もう一つの方法としてはテクノロジーを活用した学習の教育効果を証明することです。大きな問題として、子供達がタブレットを用いたゲームで学習していても、遊んでいるだけで教育効果はないのではないかという考えがあります。そのため私たちの会社も自社の製品に教育効果があることを証明するために研究を進めています。

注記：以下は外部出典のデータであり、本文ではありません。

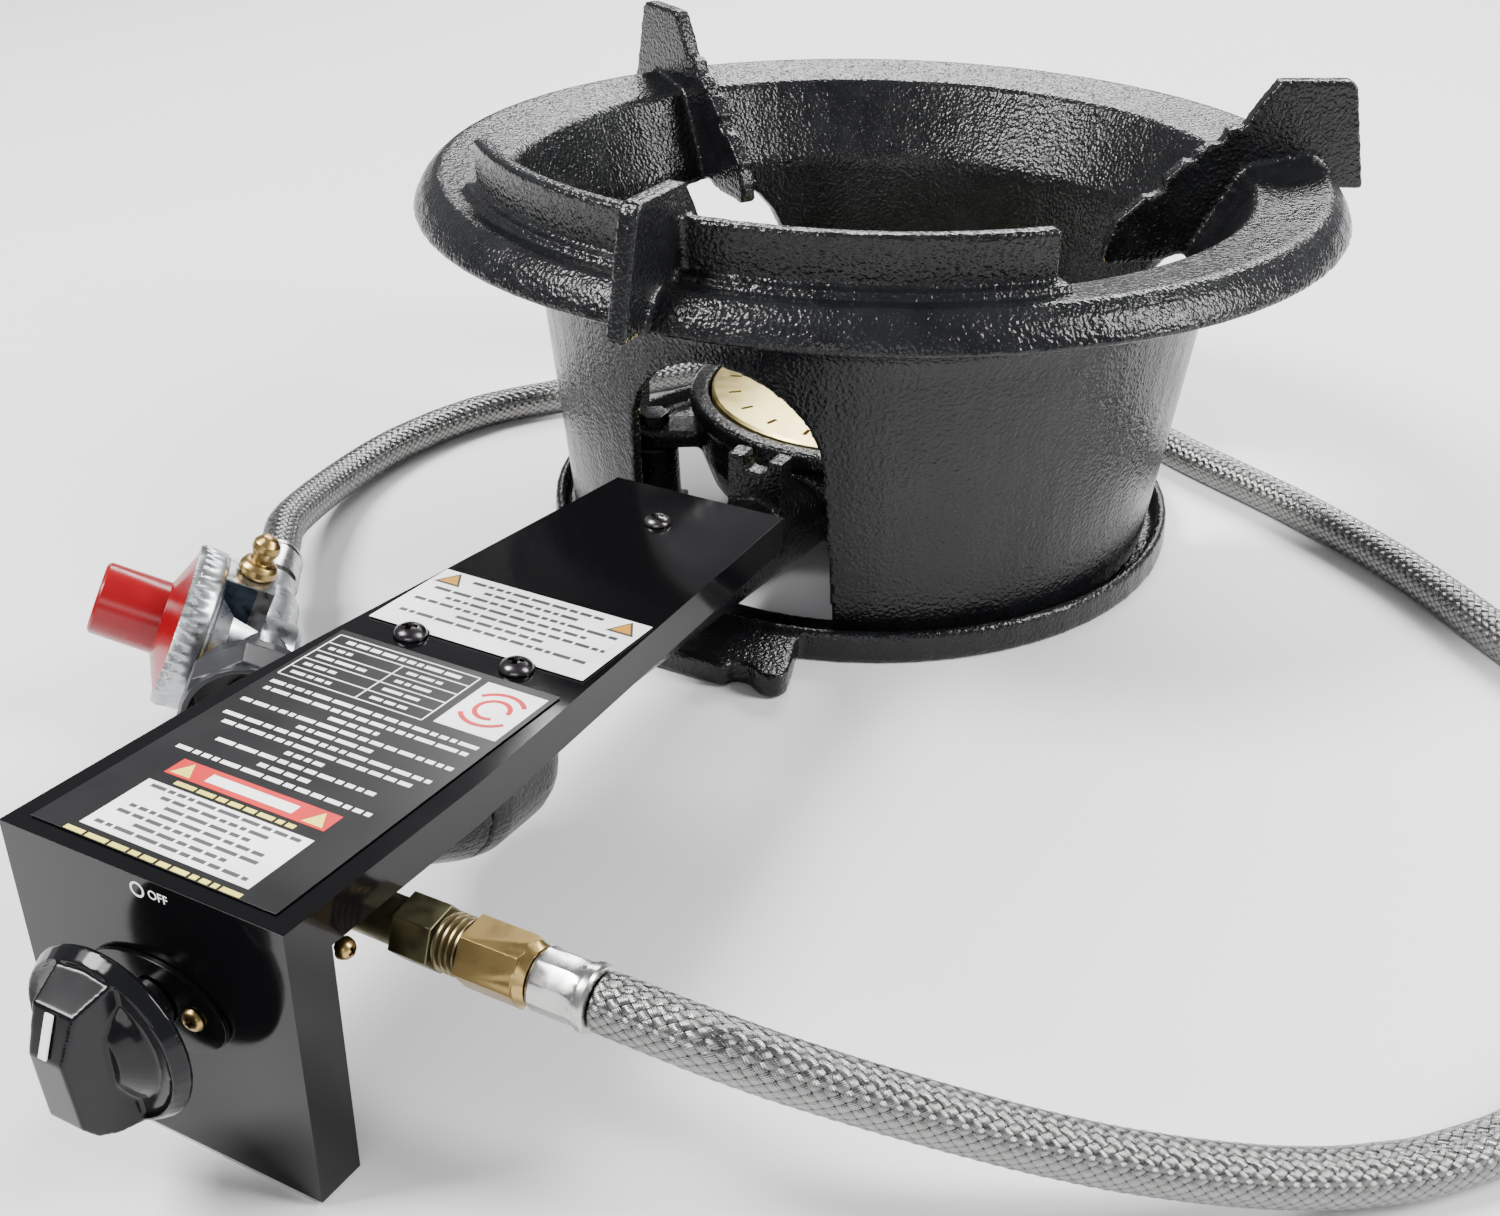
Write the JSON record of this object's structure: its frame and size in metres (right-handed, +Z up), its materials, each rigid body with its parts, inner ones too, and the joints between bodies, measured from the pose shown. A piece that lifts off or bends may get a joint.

Infinutが解決しようとしている教育問題はなんですか?

将来今の子供たちが大きくなる頃、多くの仕事がSTEM分野(科学、技術、工学、数学)になるでしょう。子供達は勉強で練習問題をこなすことよりも、学問のコンセプトを理解して、楽しんで勉強できるようになることが重要です。しかしSTEM教育には格差が存在します。現在、貧しい地域ではSTEM教育を受けることが難しい状況にあります。私たちはテクノロジーによって誰もがSTEM教育を受けることができるようになり、教育格差を縮小させたいと考えております。

最後に

最後に学生にメッセージをお願いします!

“Do what you are passionate about to build the world you want to see. Redmond”
(自分が見たいと思う世界を実現するための情熱に従うべし!Redmond)

感想

けんたりー
僕は現在アメリカのカレッジで勉強しているのですが、そこではオンライン授業、オンラインディスカッション、授業の課題や資料をオンラインで知らせてくれたりと、テクノロジーの恩恵を学生も講師も受けられていると感じております。小中学校でもエドテックが進んでいるかと思いきやアメリカでもなかなかテクノロジーが導入されていない現状があると知り驚きでした。今後、テクノロジーによって教育格差の是正や教育の質の向上と同時に、日本で問題になっている教員の業務の効率化も進んでいってほしいと願うところです。

みおか
私は、中学生の弟がいますが、同世代のホストブラザーたちは弟以上にパソコンやタブレットなどテクノロジーに強いイメージがあり、アメリカは日本より学校等でもテクノロジーに触れる機会が多いのだと思っていました。しかし、アメリカも日本と同じで、昔からあるものを変えるというのは教育現場において世界の最先端を行くアメリカでもなかなか難しいというのを今回のインタビューで感じました。テクノロジーの導入は先生側も生徒側にもきっとメリットが多いと思うので、少しでも早く日本もアメリカも様々なエドテックの導入が進めばいいなと感じました。